Moreover, those defensive elec­tronic combat systems are in urgent need of improvement. “We present­ly deploy with threat-warning re­ceivers and self-protection devices that are programmed for a single subtheater threat,” General John­son said. “To truly meet the total threat, we must place emphasis not only on expected target area threats but also on en route threats, includ­ing Soviet naval systems.
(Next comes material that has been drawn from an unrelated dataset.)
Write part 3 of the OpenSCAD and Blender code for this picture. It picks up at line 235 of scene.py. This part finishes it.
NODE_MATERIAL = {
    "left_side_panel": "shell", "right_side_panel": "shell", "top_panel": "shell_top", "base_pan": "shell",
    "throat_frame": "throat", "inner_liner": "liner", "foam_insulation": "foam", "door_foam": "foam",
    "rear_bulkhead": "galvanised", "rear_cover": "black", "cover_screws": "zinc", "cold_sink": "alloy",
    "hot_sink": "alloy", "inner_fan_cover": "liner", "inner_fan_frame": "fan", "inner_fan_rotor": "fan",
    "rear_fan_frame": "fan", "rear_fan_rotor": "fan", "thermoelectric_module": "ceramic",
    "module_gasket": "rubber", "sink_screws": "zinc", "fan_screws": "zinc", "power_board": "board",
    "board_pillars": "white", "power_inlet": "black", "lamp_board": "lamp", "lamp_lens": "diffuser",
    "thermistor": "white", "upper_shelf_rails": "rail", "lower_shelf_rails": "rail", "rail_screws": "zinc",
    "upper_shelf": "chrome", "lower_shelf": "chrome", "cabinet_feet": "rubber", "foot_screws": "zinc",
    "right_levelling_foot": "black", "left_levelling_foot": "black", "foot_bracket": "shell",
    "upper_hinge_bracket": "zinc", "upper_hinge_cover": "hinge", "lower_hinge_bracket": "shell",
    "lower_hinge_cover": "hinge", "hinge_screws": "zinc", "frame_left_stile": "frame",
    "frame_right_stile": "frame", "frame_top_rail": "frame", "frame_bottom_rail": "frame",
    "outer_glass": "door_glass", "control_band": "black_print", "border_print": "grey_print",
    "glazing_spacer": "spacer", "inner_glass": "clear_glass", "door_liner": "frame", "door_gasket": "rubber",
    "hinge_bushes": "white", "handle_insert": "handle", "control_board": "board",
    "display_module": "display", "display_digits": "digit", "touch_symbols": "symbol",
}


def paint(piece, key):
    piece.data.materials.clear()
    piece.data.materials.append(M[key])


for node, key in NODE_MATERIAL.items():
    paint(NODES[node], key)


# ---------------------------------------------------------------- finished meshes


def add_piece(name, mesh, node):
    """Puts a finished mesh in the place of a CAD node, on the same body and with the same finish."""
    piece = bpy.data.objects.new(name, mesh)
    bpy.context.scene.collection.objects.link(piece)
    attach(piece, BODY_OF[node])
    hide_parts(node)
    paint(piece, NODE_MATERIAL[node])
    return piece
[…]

This means we need a responsive Area Re­programming Capability [ARC].” Reprogramming is faster—once a deci­sion to reprogram has been made—than it used to be, General Johnson said, but “we further need to reduce this decision time from days to hours.” In anticipation of Area Re­programming, PACAF has modified its radar-warning receivers so they can be updated in minutes with a change of software.

The PACAF tactical fleet is com­pletely outfitted with Have Quick radios, a jam-resistant but non-secure communications system. Anticipating that the enemy will eventually find a way to counter Have Quick, PACAF continues to voice its requirement for secure, unjammable communications.
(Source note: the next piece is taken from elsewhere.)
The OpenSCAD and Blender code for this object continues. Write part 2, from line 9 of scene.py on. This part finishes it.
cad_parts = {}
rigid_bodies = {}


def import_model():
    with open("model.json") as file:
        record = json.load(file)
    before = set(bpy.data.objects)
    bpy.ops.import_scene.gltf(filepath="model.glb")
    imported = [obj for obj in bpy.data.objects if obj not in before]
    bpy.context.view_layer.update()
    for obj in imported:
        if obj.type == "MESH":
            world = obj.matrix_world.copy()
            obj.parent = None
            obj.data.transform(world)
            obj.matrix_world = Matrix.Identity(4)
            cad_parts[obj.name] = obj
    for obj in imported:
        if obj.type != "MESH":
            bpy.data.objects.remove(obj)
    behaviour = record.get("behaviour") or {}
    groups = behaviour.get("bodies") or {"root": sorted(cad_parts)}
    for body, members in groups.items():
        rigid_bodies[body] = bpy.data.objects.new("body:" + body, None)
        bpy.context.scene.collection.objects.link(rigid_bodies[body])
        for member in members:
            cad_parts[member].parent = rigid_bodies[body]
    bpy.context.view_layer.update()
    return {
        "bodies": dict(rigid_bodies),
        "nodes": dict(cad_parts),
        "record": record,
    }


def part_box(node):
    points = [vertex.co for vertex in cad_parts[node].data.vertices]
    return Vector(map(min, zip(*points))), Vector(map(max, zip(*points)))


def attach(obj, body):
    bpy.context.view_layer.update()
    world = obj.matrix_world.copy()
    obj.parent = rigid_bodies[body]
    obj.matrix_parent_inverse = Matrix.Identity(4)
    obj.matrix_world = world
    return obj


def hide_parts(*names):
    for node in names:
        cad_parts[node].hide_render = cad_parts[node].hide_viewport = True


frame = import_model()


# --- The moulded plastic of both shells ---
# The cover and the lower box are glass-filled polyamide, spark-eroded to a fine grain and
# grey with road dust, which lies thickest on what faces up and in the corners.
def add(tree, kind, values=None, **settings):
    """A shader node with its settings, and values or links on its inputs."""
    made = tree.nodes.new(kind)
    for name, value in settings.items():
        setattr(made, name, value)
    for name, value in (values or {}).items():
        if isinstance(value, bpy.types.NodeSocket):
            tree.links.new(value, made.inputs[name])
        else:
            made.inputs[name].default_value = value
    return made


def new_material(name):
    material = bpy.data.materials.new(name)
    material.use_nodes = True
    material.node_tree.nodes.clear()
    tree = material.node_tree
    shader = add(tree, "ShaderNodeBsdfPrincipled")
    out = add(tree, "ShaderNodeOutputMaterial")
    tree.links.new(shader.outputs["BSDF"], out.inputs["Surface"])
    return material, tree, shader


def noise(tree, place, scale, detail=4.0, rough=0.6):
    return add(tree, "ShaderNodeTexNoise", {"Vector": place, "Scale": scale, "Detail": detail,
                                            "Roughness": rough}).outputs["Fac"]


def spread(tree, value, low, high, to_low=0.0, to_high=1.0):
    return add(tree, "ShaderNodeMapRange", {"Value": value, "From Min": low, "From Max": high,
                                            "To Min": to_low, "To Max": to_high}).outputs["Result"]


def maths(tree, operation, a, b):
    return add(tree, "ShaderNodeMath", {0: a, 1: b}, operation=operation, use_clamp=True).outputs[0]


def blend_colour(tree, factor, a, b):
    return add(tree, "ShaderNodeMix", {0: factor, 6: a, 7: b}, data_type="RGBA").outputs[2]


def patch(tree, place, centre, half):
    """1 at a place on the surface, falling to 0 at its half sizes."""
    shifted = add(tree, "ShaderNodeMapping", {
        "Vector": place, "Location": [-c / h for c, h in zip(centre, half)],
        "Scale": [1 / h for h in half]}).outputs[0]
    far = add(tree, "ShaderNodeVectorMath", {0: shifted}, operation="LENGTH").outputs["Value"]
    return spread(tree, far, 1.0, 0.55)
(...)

General Johnson said that the command practices emissions con­trol—keeping communications to a minimum to avoid giving away the position or intention of battle ele­ments—and “frequency deconflic­tion,” or management of the electro­magnetic spectrum in such a way that enough jamming power can be applied to disrupt enemy communi­cations without jamming one’s own at the same time. The use of elec­tronic combat equipment and tech­niques is a major part of exercises and training in the Pacific, he said. At the Crow Valley range in the Phil­ippines alone, US and allied air­crews fly more than 20,000 training sorties a year, with heavy jamming and intense electronic action built into the curriculum.

Heavy Metal

“When timeliness, range, and payload are considered, there are conventional missions that cannot be accomplished and areas of the world that cannot be reached with­out SAC’s strategic bomber and tanker forces,” Brig. Gen. George W. Larson, Jr., Assistant DCS/ Plans at Strategic Air Command, said at the symposium.

SAC plans to allocate more of its bomber fleet to theater operations (see “Bombers for the Battlefield,” January ’87 issue, p. 20), and the theater CINCs will take all of the sorties they can get under this ar­rangement. Eventually, every SAC bomber—including, probably, the Advanced Technology Bomber when it gets here—will be assigned some conventional tasking.
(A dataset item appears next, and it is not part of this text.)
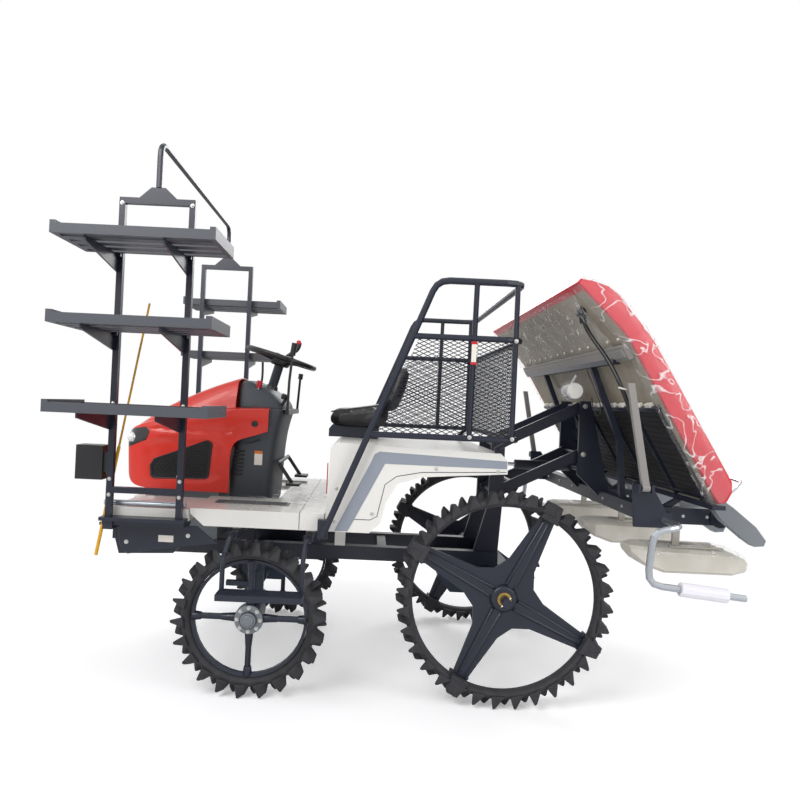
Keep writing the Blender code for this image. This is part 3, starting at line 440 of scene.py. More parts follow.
FRONT_LUGS = 22
REAR_LUGS = 32
STAR_TURN = math.radians(63)
for side in SIDES:
    centre = place(0, side * TRACK_Y, FRONT_R)
    shape = dict(base_radius=0.270, tip_radius=FRONT_R - 0.0015, width=0.050, base=0.046, tip=0.011,
        lean=0.010, skew=0.45)
    tyre = lugged_tyre(
        side_name("front_lugged_tyre", side),
        centre,
        0.270,
        0.022,
        0.060,
        [
            (FRONT_LUGS, 0.0, dict(shape, y_shift=-0.025)),
            (FRONT_LUGS, math.pi / FRONT_LUGS, dict(shape, y_shift=0.025)),
        ],
        side_name("front_wheel", side),
    )
    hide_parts(side_name("front_tyre", side))
    centre = place(REAR_X, side * TRACK_Y, REAR_Z)
    fin = dict(base_radius=0.405, tip_radius=REAR_Z - 0.0015, width=0.046, base=0.056, tip=0.010,
        lean=0.016, skew=0.30)
    tread = dict(base_radius=0.380, tip_radius=REAR_Z - 0.002, width=0.092, base=0.080, tip=0.052,
        lean=0.0, skew=0.0, y_shift=0.0)
    tyre = lugged_tyre(
        side_name("rear_lugged_tyre", side),
        centre,
        0.408,
        0.020,
        0.062,
        [
            (REAR_LUGS, 0.0, dict(fin, y_shift=-0.023)),
            (REAR_LUGS, math.pi / REAR_LUGS, dict(fin, y_shift=0.023)),
            (4, math.pi / 2 - STAR_TURN, tread),
        ],
        side_name("rear_wheel", side),
    )
    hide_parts(side_name("rear_tyre", side))
    print(tyre.name, len(tyre.data.polygons), "faces")

# %% [markdown]
# The front rims are black pressed steel with a cast hub plate: eight bolts round a shallow cap. The rear
# wheels have a star-shaped plate with ribs along its arms and one large axle nut on a brass-coloured washer.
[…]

A major limitation is that the only precision-guided weapon that SAC now has for standoff attack is the Harpoon missile, designed for use against ships. For theater missions, SAC hopes to add a precision weap­on with terminal guidance that it could fly into a target as small as an office. The technology to do that is available, and candidate weapons are being evaluated, General Lar­son said.

“Today, our conventional bomb­ers are required to overfly the tar­get, penetrate terminal defenses, and pay critical attention to route planning,” he said. The new stand­off weapon will enhance the bomber force’s conventional capability and reduce the danger to aircrews, but SAC has other improvements in progress as well. In contrast to the standard, easy-to-predict approach routes that heavy bombers took to their targets in the Vietnam War, current tactics emphasize random patterns that will keep the enemy guessing. There is more emphasis in training on low-level night opera­tions as well.

“The work on improved accuracy has already netted significant im­provements that benefit conven­tional capability,” General Larson said. “The offensive avionics sys­tems recently incorporated into the B-52 have cut the Circular Error Probable [CEP] in half.” When the Global Positioning System is in­stalled, he said, that will lead to a further decrease of eighty-seven percent in the CEP.

Gulf States Turbulence

US military presence in South­west Asia is minima!, but US inter­est in the area is anything but. Two major exports from this part of the world—oil and terrorism—are of compelling concern to the United States and its allies. In addition, an unpredictable development in the Iran-Iraq war could shift the region­al power balance in a direction that would have global consequences.

The Soviet Union is interested in the area, too, and has been building up its Southern TVD (or theater of military operations), which now has thirty mechanized and armored di­visions and nearly 1,000 tactical air­craft at its disposal. That force has changed in composition as well as in size. In 1978, for example, it in­cluded nine air defense regiments and nine fighter-bomber regiments. Currently there are four air defense regiments and eighteen fighter-bomber regiments. The Soviets continue to be a major supplier of arms to the Iraqi side in the Gulf war.

US Central Command, which co­ordinates American military inter­ests in the area, has only 400 people there, involved with a security as­sistance program that totaled $2 bil­lion last year. These people also do a great deal of listening and talking. CENTCOM has 6,100 C-141 loads of ammunition prepositioned in Southwest Asia. If it ever had to take a direct hand in matters there, it would call on all of the US armed forces for troops and support. The air component of CENTCOM con­sists of conventionally armed B-52s and the tactical squadrons of Ninth Air Force.

Maj. Gen. Davis C. Rohr, Deputy CINCCENTCOM, speaking at the Orlando symposium, said that the sweeping size of Southwest Asia and the general lack of infrastruc­ture lead most states to emphasize tactical airpower in their military planning. Of the nineteen nations in CENTCOM’s area of responsibility, only one—little Djibouti—does not have a tactical air force. Iraq has a large tactical air force, but General Rohr said that only recently did the Iraqis begin to use their Russian and French fighter-bombers with real authority against Iranian oil facili­ties and other targets in the Gulf.

A member of the audience asked what air bases CENTCOM might use should it ever need to deploy forces to Southwest Asia. General Rohr replied that “we wouldn’t go in unless asked,” but that “many of the Gulf states are happy for us to be over the horizon. Should we need to go in to protect almost anybody ex­cept Iran, we would be invited and invited relatively rapidly.”